Democrats in the Senate have said they would support companion disaster aid legislation passed by House Democrats this year, but on Thursday lawmakers left Washington for the weekend with the issue of money for Puerto Rico still unresolved.
The impasse before votes early next week has revived both a renewed legislative push to grant the island statehood — lawmakers introduced a measure Thursday that would make Puerto Rico the 51st state — and criticism over President Donald Trump’s stingy approach to the island’s recovery efforts.
“I’ve taken better care of Puerto Rico than any man ever,” Trump said Thursday.
Trump has offered his support for the Senate disaster relief package in individual conversations with senators, Republican aides say, but he has long castigated the island and its officials for their handling of the recovery efforts.
“Why are we paying them $91 billion?” Trump asked in a closed Republican lunch Tuesday, according to a person familiar with the exchange and later confirmed by a lawmaker who was present. “For $91 billion, we can buy Puerto Rico four times over.”
It is not clear where the $91 billion figure came from.
Puerto Rican leaders have pushed back.

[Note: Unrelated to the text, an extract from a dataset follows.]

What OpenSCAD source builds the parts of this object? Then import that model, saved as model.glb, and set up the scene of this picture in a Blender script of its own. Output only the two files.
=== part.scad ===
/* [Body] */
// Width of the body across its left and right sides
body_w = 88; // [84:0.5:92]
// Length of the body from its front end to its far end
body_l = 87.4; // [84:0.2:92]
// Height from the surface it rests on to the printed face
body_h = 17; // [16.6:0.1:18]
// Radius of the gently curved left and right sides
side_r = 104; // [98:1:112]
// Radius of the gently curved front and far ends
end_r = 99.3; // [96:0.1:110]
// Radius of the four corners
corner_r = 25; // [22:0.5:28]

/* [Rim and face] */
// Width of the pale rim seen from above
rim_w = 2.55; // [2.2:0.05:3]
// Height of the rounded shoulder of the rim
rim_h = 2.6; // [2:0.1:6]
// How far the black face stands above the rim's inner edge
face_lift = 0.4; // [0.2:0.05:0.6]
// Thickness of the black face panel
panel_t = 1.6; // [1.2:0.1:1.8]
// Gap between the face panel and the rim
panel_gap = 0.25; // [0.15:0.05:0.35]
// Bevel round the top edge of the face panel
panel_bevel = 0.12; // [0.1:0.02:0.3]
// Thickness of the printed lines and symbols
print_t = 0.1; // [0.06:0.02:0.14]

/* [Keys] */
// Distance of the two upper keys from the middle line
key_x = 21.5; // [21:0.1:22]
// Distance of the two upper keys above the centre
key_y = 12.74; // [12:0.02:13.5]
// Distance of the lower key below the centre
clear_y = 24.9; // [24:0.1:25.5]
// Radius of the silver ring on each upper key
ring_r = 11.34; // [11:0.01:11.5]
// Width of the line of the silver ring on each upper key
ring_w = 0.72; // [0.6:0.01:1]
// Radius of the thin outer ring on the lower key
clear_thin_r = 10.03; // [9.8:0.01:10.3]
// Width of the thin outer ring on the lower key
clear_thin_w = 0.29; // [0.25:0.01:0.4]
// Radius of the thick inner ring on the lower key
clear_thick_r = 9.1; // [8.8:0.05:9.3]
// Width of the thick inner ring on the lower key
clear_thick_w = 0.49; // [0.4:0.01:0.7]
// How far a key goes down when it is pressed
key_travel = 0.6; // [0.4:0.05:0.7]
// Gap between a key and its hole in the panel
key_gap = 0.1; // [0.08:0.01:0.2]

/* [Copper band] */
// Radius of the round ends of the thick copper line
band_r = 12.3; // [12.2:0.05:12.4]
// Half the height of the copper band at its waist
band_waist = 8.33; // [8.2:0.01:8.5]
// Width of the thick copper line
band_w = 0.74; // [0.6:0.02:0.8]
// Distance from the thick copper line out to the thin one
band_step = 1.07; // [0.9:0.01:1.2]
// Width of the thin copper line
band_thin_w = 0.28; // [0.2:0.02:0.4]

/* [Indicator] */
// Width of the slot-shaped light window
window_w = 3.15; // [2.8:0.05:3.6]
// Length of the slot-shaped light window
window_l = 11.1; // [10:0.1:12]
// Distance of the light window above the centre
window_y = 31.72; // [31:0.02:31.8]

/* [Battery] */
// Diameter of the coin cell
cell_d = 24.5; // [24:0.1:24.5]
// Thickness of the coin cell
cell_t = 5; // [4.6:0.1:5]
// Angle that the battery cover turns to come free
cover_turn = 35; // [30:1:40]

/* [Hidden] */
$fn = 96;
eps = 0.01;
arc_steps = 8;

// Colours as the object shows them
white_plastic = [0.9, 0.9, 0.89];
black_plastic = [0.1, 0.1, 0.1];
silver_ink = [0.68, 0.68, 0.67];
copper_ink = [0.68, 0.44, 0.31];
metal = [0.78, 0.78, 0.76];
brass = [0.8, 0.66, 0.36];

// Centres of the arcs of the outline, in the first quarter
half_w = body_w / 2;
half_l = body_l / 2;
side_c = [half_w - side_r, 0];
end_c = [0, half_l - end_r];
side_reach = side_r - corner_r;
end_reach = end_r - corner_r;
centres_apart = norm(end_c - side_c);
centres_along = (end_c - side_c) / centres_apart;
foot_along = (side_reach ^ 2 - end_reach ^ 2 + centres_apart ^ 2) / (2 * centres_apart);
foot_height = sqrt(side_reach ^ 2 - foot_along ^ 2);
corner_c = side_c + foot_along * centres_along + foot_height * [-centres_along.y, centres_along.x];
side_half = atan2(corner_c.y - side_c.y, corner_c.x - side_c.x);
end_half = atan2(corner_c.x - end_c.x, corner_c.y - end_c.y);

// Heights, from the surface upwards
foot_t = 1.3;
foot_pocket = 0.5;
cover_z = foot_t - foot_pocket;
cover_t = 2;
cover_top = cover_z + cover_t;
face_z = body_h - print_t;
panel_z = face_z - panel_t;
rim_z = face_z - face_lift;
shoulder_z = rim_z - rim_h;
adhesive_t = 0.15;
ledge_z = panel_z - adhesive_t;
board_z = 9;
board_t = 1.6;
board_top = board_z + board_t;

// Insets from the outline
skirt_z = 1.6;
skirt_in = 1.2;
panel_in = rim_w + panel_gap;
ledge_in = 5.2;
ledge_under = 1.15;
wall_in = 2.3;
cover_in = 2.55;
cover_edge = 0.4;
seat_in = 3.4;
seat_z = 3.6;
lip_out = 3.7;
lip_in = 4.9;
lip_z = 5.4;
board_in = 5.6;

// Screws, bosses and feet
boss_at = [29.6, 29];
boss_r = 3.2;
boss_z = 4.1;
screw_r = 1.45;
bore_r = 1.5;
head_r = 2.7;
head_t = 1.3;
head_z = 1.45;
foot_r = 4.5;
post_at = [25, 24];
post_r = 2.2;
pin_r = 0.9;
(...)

Gov. Ricardo Rosselló told CNN on Thursday that “if the bully gets close, I’ll punch the bully in the mouth.”
And Senate Minority Leader Chuck Schumer, D-N.Y., told members in a closed lunch Thursday that they needed to defend the island, which as a U.S. territory does not have voting representation, according to a person familiar with the meeting.
The measure would send about $14 billion in relief across a half-dozen states and territories. House lawmakers have warned that if the bill passes the Senate without more money for Puerto Rico, it will not make it through the lower chamber, and another round of negotiations would be needed before any relief could be disbursed.

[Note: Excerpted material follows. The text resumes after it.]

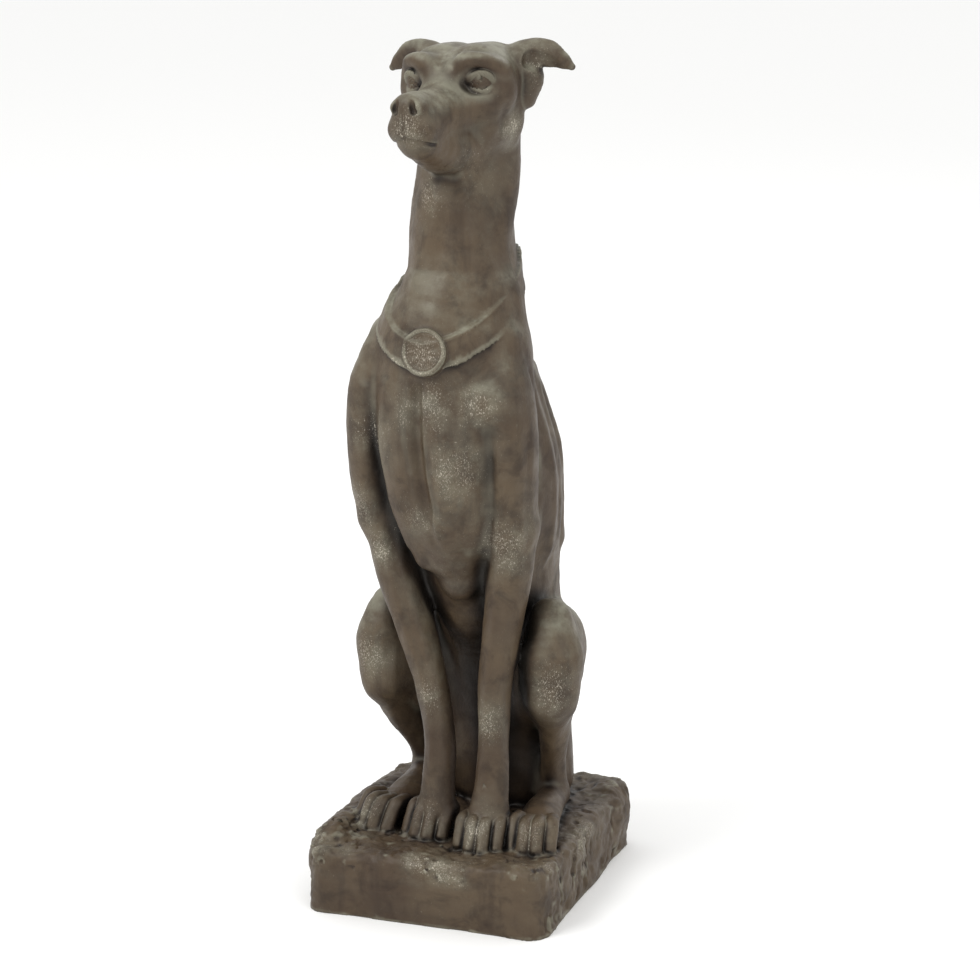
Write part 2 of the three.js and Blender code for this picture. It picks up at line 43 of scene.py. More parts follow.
# The dog's place on its slab, in millimetres and degrees, as the part has it
SLAB_WIDTH = 228
SLAB_DEPTH = 268
SLAB_THICKNESS = 62
SLAB_CORNER_RADIUS = 20
SLAB_EDGE_RADIUS = 9
SLAB_ROUGHNESS = 2.6
SLAB_CORNER_CUT = 20
SLAB_SINK = 18
DOG_TURN = 5.5
HEAD_TURN = 3
HEAD_ROLL = 3.8
HEAD_SHIFT = 3
HEAD_AXIS_HEIGHT = 670
COLLAR_WIDTH = 22
COLLAR_THICKNESS = 3.4
COLLAR_SLOPE = 27.5
COLLAR_SAG = 0.11
COLLAR_FRONT = (0, -96, 454)
MEDALLION_RADIUS = 20.8
MEDALLION_THICKNESS = 5
MEDALLION_RIM = 3.4
MEDALLION_DISH = 1.8
MEDALLION_LEAN = 16
MEDALLION_SIDE = 1
MEDALLION_RISE = 1
MEDALLION_ROOT = 9
TOE_SPACING = 11.5
TOE_HEIGHT = 27

# How finely the skin is drawn
SKIN_STEP = 1.8
SKIN_TRIANGLES = 190000
MILLIMETRE = 0.001


# Clay: forms given by the distance from a point to their surface

def join(a, b, fillet):
    """Soft union of two distances."""
    h = np.maximum(fillet - np.abs(a - b), 0)
    return np.minimum(a, b) - h * h / (4 * fillet)


def cut(a, b, fillet):
    return -join(-a, b, fillet)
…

Senate Democrats are pushing three alternatives: passing the House version of the bill; entering into bipartisan negotiations with the House; or adding an amendment to the Senate measure that would allow more aid for Puerto Rico.
“The people of Puerto Rico are suffering,” Schumer said in a speech on the Senate floor. “They have received a sliver of the funding they need. It’s hard to fathom the depths of cruelty that it takes for the president to treat the people of Puerto Rico this way.”
Despite the impasse, lawmakers voiced optimism that a resolution was still possible before the votes, even as Senate Majority Leader Mitch McConnell, R-Ky., invoked procedural rules this week that would limit how amendments can be added to the legislation.
“We’re stalled right now,” said Sen. Richard Shelby, R-Ala., chairman of the Senate Appropriations Committee. “There are a lot of demands for Puerto Rico. We are trying to get over a few hurdles. I think we’ll get there, but we are not there yet.”
Shelby, who was standing near the elevators outside the Senate chamber, then linked arms with Sen. Patrick Leahy, D-Vt., the committee’s ranking minority member.
“If anyone can get it done, Dick and I will,” Leahy said.
Congress has failed to reach a consensus on disaster aid since December, when House members tried to use it as a sweetener to ease passage of legislation to keep the government open. That measure failed to pass the Senate because it also funded Trump’s border wall. While the House passed a disaster relief package in January, it was ultimately left off the bipartisan compromise measure that reopened the government and has not been taken up by the Senate.
The senators involved with the bill, including Republican Sens. David Perdue and Johnny Isakson of Georgia, have been working on it for close to six months, regularly speaking to Trump about it.
Republican aides familiar with the negotiations said that because the House legislation was passed in January, it does not have roughly $2 billion in aid for Midwestern states devastated by floods and tornadoes this month. And they believed that Democratic priorities — including about $610 million for nutrition assistance for Puerto Rico — were accommodated in the bill. (A House Democratic aide familiar with the negotiations said that the measure could be amended to accommodate such a request.)
Senators who represent states still struggling to recover from hurricanes, wildfires and other natural disasters are growing frustrated. Sen. John Cornyn, R-Texas, railed on the Senate floor Thursday about the “bureaucratic red tape” delaying funds for Texas.
Sen. Rick Scott, R-Fla., a chief proponent of the bill, said, “I’m sick and tired of this.”
“They’re not using this because they care about Puerto Rico,” Scott said of the Democrats. “They’re using this to block the whole thing.”